DATA SEGMENT:

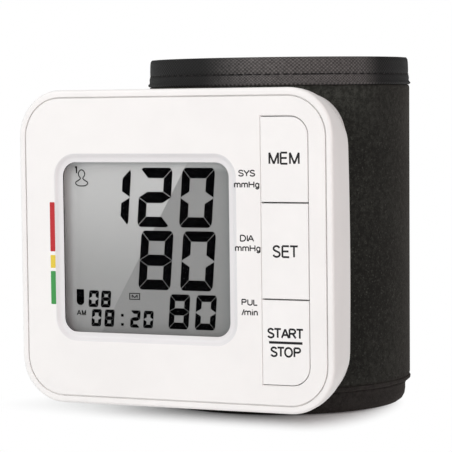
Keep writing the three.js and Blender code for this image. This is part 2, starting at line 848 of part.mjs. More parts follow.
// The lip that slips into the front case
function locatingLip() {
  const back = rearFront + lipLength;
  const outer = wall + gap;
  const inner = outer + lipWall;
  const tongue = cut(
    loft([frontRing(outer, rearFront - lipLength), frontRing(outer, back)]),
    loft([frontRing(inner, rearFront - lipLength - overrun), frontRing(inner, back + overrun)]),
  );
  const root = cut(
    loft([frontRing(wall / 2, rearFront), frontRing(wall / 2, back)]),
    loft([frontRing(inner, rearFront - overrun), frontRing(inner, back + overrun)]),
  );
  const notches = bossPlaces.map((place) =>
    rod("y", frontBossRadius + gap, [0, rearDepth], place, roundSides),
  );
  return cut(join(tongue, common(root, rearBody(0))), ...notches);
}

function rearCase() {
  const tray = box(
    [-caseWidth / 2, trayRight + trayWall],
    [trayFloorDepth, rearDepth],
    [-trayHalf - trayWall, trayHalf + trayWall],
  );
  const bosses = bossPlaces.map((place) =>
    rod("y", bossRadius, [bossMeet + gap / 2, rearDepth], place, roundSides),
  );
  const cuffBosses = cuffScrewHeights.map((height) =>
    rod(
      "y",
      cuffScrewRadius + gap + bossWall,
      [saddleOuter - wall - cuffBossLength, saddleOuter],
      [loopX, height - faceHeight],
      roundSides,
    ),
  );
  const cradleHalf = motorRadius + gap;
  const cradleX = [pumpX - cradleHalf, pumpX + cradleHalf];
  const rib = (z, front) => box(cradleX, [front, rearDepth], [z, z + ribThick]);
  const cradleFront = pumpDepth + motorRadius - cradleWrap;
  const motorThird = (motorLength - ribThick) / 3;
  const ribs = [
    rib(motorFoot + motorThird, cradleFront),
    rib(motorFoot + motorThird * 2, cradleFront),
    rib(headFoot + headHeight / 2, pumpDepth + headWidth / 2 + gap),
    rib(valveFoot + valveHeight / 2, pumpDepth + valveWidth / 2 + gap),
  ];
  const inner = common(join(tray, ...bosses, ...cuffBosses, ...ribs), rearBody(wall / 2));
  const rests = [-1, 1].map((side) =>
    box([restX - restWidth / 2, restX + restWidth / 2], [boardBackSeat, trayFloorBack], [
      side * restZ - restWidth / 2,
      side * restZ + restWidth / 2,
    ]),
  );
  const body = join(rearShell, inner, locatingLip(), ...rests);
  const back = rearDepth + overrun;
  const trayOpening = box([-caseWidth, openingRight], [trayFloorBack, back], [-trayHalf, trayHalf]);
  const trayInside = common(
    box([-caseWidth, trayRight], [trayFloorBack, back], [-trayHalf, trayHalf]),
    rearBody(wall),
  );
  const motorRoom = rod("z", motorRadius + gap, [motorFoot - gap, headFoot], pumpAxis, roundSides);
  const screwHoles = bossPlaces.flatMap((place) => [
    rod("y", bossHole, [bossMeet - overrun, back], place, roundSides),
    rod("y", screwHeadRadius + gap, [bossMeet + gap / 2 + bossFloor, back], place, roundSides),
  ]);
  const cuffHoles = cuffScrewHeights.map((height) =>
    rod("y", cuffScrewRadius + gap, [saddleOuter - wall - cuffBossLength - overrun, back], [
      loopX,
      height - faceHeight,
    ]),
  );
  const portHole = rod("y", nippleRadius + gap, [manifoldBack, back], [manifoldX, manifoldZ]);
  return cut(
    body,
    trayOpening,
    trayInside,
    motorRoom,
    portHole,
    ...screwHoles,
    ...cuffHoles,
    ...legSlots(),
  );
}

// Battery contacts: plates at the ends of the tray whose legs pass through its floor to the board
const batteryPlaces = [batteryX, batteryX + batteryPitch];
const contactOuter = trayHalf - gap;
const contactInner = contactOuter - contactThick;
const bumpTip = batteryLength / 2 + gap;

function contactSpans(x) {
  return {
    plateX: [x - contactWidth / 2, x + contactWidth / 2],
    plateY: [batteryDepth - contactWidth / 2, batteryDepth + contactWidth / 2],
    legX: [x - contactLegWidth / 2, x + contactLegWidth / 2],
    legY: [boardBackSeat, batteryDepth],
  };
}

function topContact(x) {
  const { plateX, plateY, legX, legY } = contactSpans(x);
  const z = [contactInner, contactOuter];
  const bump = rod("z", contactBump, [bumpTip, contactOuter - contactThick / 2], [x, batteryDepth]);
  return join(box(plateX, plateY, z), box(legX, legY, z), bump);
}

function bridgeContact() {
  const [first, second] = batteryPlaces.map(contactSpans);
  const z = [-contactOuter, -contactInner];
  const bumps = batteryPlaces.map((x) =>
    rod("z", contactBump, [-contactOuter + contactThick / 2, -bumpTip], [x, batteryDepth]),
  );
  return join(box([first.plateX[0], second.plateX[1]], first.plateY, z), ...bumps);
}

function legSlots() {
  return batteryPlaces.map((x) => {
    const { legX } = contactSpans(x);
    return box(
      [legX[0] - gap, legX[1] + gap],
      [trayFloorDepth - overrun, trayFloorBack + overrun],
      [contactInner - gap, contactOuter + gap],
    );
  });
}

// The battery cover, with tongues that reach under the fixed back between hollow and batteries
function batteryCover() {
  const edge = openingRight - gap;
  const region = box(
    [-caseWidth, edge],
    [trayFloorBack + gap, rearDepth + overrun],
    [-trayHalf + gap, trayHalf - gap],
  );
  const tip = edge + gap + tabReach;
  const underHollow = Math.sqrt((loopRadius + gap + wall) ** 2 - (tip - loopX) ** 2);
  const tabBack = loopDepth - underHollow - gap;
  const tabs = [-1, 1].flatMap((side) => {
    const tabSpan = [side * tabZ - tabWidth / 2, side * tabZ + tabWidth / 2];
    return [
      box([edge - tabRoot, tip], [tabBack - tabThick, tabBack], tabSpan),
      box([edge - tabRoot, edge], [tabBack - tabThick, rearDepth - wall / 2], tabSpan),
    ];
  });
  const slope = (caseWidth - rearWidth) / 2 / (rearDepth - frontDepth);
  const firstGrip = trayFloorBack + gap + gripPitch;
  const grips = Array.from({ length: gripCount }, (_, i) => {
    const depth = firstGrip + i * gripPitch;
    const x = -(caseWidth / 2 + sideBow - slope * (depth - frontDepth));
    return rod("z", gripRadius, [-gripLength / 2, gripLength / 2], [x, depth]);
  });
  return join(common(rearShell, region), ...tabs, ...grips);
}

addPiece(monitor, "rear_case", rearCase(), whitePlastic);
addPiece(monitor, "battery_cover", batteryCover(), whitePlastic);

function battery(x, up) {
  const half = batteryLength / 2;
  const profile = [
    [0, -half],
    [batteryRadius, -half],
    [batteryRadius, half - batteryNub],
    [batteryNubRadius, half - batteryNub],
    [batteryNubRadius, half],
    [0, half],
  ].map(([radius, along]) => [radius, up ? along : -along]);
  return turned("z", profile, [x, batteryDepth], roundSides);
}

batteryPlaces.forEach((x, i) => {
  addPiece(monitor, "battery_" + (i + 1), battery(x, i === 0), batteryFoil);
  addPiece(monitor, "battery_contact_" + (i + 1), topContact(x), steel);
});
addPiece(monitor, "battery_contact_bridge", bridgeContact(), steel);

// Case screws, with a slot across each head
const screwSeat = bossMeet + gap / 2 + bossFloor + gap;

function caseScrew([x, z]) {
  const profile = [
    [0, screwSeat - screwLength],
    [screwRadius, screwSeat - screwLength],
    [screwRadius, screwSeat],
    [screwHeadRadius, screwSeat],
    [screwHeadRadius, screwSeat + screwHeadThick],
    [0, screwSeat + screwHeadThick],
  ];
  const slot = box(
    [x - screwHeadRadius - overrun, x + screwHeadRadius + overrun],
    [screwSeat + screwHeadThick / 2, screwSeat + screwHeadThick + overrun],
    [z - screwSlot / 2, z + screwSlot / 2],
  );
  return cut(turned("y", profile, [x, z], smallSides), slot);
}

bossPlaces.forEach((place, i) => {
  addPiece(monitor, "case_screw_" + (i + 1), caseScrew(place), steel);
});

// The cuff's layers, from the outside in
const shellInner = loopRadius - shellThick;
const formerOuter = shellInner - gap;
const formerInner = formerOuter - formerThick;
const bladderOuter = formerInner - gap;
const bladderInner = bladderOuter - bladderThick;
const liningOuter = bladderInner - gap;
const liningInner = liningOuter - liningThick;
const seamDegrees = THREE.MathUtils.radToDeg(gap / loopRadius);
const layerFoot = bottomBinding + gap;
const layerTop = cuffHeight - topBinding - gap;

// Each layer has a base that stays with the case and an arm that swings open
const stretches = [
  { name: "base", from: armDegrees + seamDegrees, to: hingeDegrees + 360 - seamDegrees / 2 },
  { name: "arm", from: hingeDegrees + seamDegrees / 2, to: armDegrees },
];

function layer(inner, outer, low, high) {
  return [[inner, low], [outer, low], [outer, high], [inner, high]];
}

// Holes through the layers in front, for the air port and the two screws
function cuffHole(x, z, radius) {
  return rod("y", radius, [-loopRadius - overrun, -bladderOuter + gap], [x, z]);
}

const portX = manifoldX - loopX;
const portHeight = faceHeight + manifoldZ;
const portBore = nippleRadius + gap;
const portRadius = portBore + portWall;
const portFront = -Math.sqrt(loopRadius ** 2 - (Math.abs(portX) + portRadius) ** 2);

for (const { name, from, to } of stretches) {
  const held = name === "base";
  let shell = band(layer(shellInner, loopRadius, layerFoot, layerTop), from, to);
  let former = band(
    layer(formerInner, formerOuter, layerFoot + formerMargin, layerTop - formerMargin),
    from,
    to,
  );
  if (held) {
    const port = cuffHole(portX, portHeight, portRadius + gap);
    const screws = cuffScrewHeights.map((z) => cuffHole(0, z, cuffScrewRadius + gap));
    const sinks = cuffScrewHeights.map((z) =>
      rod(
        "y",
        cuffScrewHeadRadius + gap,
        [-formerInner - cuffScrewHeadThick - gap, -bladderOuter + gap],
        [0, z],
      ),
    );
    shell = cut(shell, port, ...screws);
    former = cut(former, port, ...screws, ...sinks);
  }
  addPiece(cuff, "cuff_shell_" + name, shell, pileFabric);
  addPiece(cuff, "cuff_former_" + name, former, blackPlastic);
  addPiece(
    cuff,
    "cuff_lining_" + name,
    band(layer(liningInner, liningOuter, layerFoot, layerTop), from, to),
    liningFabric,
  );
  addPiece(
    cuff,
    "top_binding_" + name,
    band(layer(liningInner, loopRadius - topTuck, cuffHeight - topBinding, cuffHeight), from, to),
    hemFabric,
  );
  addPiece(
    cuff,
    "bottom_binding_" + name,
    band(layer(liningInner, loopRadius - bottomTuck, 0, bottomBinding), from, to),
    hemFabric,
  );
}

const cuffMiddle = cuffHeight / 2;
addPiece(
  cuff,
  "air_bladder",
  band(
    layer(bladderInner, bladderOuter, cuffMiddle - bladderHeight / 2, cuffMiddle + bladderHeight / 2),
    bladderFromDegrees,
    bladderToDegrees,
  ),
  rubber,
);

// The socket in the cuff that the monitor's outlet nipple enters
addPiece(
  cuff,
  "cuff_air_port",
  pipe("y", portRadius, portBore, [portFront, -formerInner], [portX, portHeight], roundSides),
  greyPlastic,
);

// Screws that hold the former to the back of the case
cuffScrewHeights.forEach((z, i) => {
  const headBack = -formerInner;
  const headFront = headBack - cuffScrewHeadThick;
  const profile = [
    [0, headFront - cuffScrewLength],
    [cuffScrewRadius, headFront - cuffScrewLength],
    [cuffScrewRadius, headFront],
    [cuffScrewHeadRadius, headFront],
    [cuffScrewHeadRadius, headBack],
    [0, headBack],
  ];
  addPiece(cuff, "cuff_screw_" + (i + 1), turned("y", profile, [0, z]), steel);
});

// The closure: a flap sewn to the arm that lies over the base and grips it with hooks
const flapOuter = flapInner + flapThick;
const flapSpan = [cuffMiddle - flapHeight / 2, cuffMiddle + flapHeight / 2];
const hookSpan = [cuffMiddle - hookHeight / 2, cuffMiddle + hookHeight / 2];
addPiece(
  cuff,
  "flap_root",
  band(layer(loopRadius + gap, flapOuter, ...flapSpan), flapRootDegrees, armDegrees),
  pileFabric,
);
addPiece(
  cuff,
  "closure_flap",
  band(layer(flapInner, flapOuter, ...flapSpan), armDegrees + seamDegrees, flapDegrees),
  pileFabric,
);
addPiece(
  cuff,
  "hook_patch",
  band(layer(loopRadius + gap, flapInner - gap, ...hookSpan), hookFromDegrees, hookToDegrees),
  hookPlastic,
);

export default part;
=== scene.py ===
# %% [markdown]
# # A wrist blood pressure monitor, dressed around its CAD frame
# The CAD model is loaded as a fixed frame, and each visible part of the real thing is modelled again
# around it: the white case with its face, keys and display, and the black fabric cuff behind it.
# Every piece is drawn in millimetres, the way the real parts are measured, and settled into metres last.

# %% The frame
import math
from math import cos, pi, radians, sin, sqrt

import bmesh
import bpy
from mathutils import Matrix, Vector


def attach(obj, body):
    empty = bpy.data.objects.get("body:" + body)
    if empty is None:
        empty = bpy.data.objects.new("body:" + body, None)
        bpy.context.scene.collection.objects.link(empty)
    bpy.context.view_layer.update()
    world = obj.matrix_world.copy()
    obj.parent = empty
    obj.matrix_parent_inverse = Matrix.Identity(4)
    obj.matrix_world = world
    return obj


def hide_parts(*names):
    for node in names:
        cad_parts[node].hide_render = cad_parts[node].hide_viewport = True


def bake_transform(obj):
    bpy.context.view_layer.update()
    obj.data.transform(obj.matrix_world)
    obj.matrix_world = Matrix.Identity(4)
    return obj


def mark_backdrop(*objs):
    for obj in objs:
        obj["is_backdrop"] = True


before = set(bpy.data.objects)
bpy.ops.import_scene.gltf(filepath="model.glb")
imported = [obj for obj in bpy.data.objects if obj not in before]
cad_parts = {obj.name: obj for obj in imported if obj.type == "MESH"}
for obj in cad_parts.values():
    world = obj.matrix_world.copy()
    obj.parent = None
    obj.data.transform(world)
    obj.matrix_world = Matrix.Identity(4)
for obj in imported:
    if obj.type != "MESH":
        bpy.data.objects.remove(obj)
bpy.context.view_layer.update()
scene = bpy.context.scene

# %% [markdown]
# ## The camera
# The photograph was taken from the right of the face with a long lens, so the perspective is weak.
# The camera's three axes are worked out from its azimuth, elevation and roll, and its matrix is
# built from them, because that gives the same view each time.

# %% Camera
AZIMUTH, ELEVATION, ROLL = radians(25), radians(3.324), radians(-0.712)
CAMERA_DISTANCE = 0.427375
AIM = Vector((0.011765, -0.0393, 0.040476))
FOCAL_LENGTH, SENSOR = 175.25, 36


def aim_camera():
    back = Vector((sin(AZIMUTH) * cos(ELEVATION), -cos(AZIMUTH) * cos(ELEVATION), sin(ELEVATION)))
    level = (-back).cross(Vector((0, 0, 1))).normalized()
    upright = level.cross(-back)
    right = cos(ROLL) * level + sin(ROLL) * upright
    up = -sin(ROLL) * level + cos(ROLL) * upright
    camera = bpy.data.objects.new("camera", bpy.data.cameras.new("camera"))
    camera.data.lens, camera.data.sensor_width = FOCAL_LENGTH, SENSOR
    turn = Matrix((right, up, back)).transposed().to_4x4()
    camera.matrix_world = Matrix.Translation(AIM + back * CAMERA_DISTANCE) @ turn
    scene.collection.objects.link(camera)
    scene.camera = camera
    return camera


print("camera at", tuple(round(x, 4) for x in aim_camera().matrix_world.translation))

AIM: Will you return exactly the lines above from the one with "it with hooks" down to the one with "from math import cos, pi, radians, sin, sqrt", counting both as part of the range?

OUTPUT BELOW:
// The closure: a flap sewn to the arm that lies over the base and grips it with hooks
const flapOuter = flapInner + flapThick;
const flapSpan = [cuffMiddle - flapHeight / 2, cuffMiddle + flapHeight / 2];
const hookSpan = [cuffMiddle - hookHeight / 2, cuffMiddle + hookHeight / 2];
addPiece(
  cuff,
  "flap_root",
  band(layer(loopRadius + gap, flapOuter, ...flapSpan), flapRootDegrees, armDegrees),
  pileFabric,
);
addPiece(
  cuff,
  "closure_flap",
  band(layer(flapInner, flapOuter, ...flapSpan), armDegrees + seamDegrees, flapDegrees),
  pileFabric,
);
addPiece(
  cuff,
  "hook_patch",
  band(layer(loopRadius + gap, flapInner - gap, ...hookSpan), hookFromDegrees, hookToDegrees),
  hookPlastic,
);

export default part;
=== scene.py ===
# %% [markdown]
# # A wrist blood pressure monitor, dressed around its CAD frame
# The CAD model is loaded as a fixed frame, and each visible part of the real thing is modelled again
# around it: the white case with its face, keys and display, and the black fabric cuff behind it.
# Every piece is drawn in millimetres, the way the real parts are measured, and settled into metres last.

# %% The frame
import math
from math import cos, pi, radians, sin, sqrt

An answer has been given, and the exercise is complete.